By Capi Lynn
Statesman Journal, Thursday, July 26, 2007
Section C, pgs 1;4
Photos by Timothy J. Gonzales | Statesman Journal
Hidden beneath a canopy of oak and redwood trees and a carpet of ivy and periwinkle, on a hill east of Salem, is a small pioneer cemetery.
Narrow trails wind through the dense growth, guiding the rare visitor to eight grave markers. A few more exist but are nearly impossible to find this time of year.
Eoff Cemetery is one of 18 cemeteries in Marion County -- out of 130 -- located on private property, according to the "Oregon Burial Site Guide."
"This one is a little unique," said Tracey Saucy, a local cemetery researcher. "It's right along their driveway."
But visitors to the home of Craig and Nancy Smith would never guess a 155-year-old cemetery lies next to their circular drive, unless they started ducking under branches and poking around vines.
The Smiths like the camouflaged environment. They are protective of the site and purposely don't groom the area because it might attract unwanted attention.
"It was vandalized a lot when people knew it was here," said Craig Smith, the vice president and chief financial officer at Chemeketa Community College.
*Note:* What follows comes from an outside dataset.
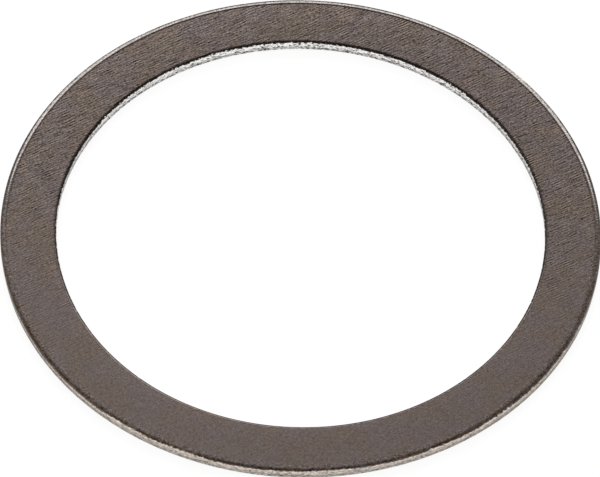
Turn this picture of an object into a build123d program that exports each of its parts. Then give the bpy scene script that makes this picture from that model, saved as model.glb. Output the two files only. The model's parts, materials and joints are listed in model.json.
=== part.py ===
from build123d import *
import os

# Shim ring: a flat spacing ring, punched in one stroke from cold-rolled steel strip.
#
# The frame stands at the centre of the bore, in the plane of the underside. +Z is the
# ring's axis and points out of the upper face. All sizes are in millimetres.
#
# Both edges carry the section that a punch and die leave, from the upper face down:
#   roll      the skin of the strip, drawn down in an arc that leaves the face smoothly
#   shoulder  the short round where the roll turns into the sheared wall
#   land      the bright cylinder that the tool sheared and burnished
#   break     the torn zone, which leans back from the land as far as the underside
#   foot      the last corner, tumbled until no burr stands proud

# Driving dimensions
bore_diameter = 42.1
ring_width = 4.85
thickness = 1.0

rim_roll_width = 0.56
rim_roll_depth = 0.14
rim_shoulder_radius = 0.12
bore_roll_width = 0.28
bore_roll_depth = 0.15
bore_shoulder_radius = 0.05

break_height = 0.40
break_lean = 0.05
foot_radius = 0.04

# Places that follow from them
bore_radius = bore_diameter / 2
rim_radius = bore_radius + ring_width
rim_shoulder = (rim_radius, thickness - rim_roll_depth)
bore_shoulder = (bore_radius, thickness - bore_roll_depth)

with BuildPart() as shim_ring:
    with BuildSketch(Plane.XZ) as section:
        with BuildLine():
            upper_face = Line(
                (bore_radius + bore_roll_width, thickness),
                (rim_radius - rim_roll_width, thickness),
            )
            rim_roll = TangentArc(upper_face @ 1, rim_shoulder, tangent=(1, 0))
            rim_land = Line(rim_roll @ 1, (rim_radius, break_height))
            rim_break = Line(rim_land @ 1, (rim_radius - break_lean, 0))
            underside = Line(rim_break @ 1, (bore_radius + break_lean, 0))
            bore_break = Line(underside @ 1, (bore_radius, break_height))
            Line(bore_break @ 1, bore_shoulder)
            TangentArc(upper_face @ 0, bore_shoulder, tangent=(-1, 0))
        make_face()
        fillet(section.vertices().sort_by_distance(rim_shoulder)[0], rim_shoulder_radius)
        fillet(section.vertices().sort_by_distance(bore_shoulder)[0], bore_shoulder_radius)
        fillet(section.vertices().group_by(Axis.Y)[0], foot_radius)
    revolve(axis=Axis.Z)

shim_ring.part.label = "shim_ring"

os.makedirs("parts", exist_ok=True)
export_step(shim_ring.part, "parts/shim_ring.step")
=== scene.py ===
import json
import math

import bpy
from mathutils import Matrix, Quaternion, Vector


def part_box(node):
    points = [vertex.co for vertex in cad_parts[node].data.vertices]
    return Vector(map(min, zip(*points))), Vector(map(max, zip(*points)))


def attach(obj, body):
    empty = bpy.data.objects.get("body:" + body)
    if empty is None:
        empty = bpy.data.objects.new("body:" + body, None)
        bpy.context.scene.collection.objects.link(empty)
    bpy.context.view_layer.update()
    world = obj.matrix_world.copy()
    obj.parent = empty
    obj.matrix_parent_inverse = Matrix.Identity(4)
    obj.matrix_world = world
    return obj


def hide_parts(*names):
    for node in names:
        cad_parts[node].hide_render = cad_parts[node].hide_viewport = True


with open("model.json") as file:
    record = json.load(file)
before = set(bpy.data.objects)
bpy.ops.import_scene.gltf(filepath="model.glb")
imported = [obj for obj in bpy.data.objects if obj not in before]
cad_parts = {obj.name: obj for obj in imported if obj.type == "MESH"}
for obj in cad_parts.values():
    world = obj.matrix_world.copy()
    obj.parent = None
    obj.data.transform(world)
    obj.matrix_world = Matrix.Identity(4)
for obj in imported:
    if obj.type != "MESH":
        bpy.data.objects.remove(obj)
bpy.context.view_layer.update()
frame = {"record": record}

# ---------------------------------------------------------------- sizes, in metres

MM = 0.001
mounts = {mount["name"]: mount for mount in frame["record"]["mounts"]}
ring_low, ring_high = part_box("shim_ring")

bore_radius = mounts["bore"]["dims"]["r_mm"] * MM
rim_radius = mounts["rim"]["dims"]["r_mm"] * MM
underside = ring_low.z
upper_face = ring_high.z
rim_land_middle = mounts["rim"]["pos_m"][2]
rim_land_half = mounts["rim"]["dims"]["length_mm"] * MM / 2
bore_land_middle = mounts["bore"]["pos_m"][2]
bore_land_half = mounts["bore"]["dims"]["length_mm"] * MM / 2
land_foot = rim_land_middle - rim_land_half
rim_land_top = rim_land_middle + rim_land_half
bore_land_top = bore_land_middle + bore_land_half

# The rolled upper edges, the lean of the torn zone and the tumbled corners.
rim_roll_width = 0.56 * MM
rim_roll_depth = 0.14 * MM
rim_shoulder_radius = 0.12 * MM
bore_roll_width = 0.28 * MM
bore_roll_depth = 0.15 * MM
bore_shoulder_radius = 0.05 * MM
break_lean = 0.05 * MM
foot_radius = 0.04 * MM

# The tears below the land, and how fast they deepen from the zone's ends to its middle.
tear_size = 0.22 * MM
tear_depth = 0.05 * MM
tear_gain = 2.5

# How finely the ring is divided round its axis and round its section.
ring_steps = 1200
roll_steps = 10
shoulder_steps = 5
land_steps = 5
break_steps = 9
foot_steps = 4
flat_steps = 2
merge_distance = 0.001 * MM

# ---------------------------------------------------------------- the ring's section


def arc(centre, radius, start, end, steps):
    """Points along an arc in the section, from one angle to another, in degrees."""
    points = []
    for step in range(steps + 1):
        angle = math.radians(start + (end - start) * step / steps)
        points.append((centre[0] + radius * math.cos(angle), centre[1] + radius * math.sin(angle)))
    return points


def straight(start, end, steps):
    """Points along a straight stretch of the section, both ends included."""
    points = []
    for step in range(steps + 1):
        share = step / steps
        points.append(tuple(a + (b - a) * share for a, b in zip(start, end)))
    return points


def edge_section(roll_width, roll_depth, shoulder_radius):
    """One punched edge, from its foot up to the face, as (outward from the face's end, height).

    Outward is measured from where the roll leaves the flat face, so the sheared wall
    stands at roll_width.
    """
    roll_radius = (roll_width**2 + roll_depth**2) / (2 * roll_depth)
    roll_centre = (0, upper_face - roll_radius)
    reach = roll_radius - shoulder_radius
    across = roll_width - shoulder_radius
    shoulder_centre = (across, roll_centre[1] + math.sqrt(reach**2 - across**2))
    turn = math.degrees(math.acos(across / reach))

    lean = math.degrees(math.atan2(break_lean, land_foot - underside))
    foot_turn = 90 - lean
    foot_reach = foot_radius * math.tan(math.radians(foot_turn / 2))
    foot_centre = (roll_width - break_lean - foot_reach, underside + foot_radius)

    foot = arc(foot_centre, foot_radius, -90, -lean, foot_steps)
    torn = straight(foot[-1], (roll_width, land_foot), break_steps)
    land = straight(torn[-1], (roll_width, shoulder_centre[1]), land_steps)
    shoulder = arc(shoulder_centre, shoulder_radius, 0, turn, shoulder_steps)
    roll = arc(roll_centre, roll_radius, turn, 90, roll_steps)
    return foot + torn[1:] + land[1:] + shoulder[1:] + roll[1:]


def ring_section():
    """The whole section as (radius, height), once round from the bore's foot."""
    rim = edge_section(rim_roll_width, rim_roll_depth, rim_shoulder_radius)
    bore = edge_section(bore_roll_width, bore_roll_depth, bore_shoulder_radius)
    rim_edge = [(rim_radius - rim_roll_width + out, height) for out, height in rim]
    bore_edge = [(bore_radius + bore_roll_width - out, height) for out, height in bore]
    bore_edge.reverse()
    below = straight(bore_edge[-1], rim_edge[0], flat_steps)
    above = straight(rim_edge[-1], bore_edge[0], flat_steps)
    return below + rim_edge[1:] + above[1:] + bore_edge[1:]


# ---------------------------------------------------------------- modelling the ring


def deselect_all():
    bpy.ops.object.select_all(action="DESELECT")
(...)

Unlike some cemeteries that have been razed over the years by development, Eoff Cemetery (pronounced Oaf) may have been preserved because of the subdivision that was constructed around it in the 1970s.
Today, the cemetery is sandwiched between two suburban residences east of Salem off State Street.
Walt Hager of Salem was the developer who once envisioned creating a park-like setting around Eoff Cemetery. But after going round and round with Marion County over taxes on the cemetery property, he eventually sold it to the Smiths.
"I'm glad somebody is looking after it," Hager said.
The Smiths, who have three adult children, appreciate the cemetery's history. There are 31 documented burials, including three Eoff brothers. Most of those interred are farmers, their wives and their children.
"These people were the ones that settled this area," Craig Smith said.
The Eoff brothers -- George, John Leonard and Fleming -- are ancestors of the family that founded Eoff Electric Co. John Leonard's great grandson, Asel Eoff, opened in 1919 a small retail establishment in Salem that grew into what today is a multimillion-dollar wholesale distributor. The Eoff family no longer is involved in the company.
George Eoff originally owned the land where the cemetery was established. The oldest known burial was in 1852. The last known burial, of George's wife, Nancy, was in 1900. The couple share a headstone.
Five Eoff children, ages 3 to 16, are among those interred.
In addition to the Eoffs, other surnames etched on markers include Bodemer, Duncan and Janz.
Every couple of years, someone stops by the Smith home and asks to see the cemetery, perhaps because they grew up in the area or they simply heard about it and are curious. Some have left copies of old news clippings referring to the Eoffs and the cemetery.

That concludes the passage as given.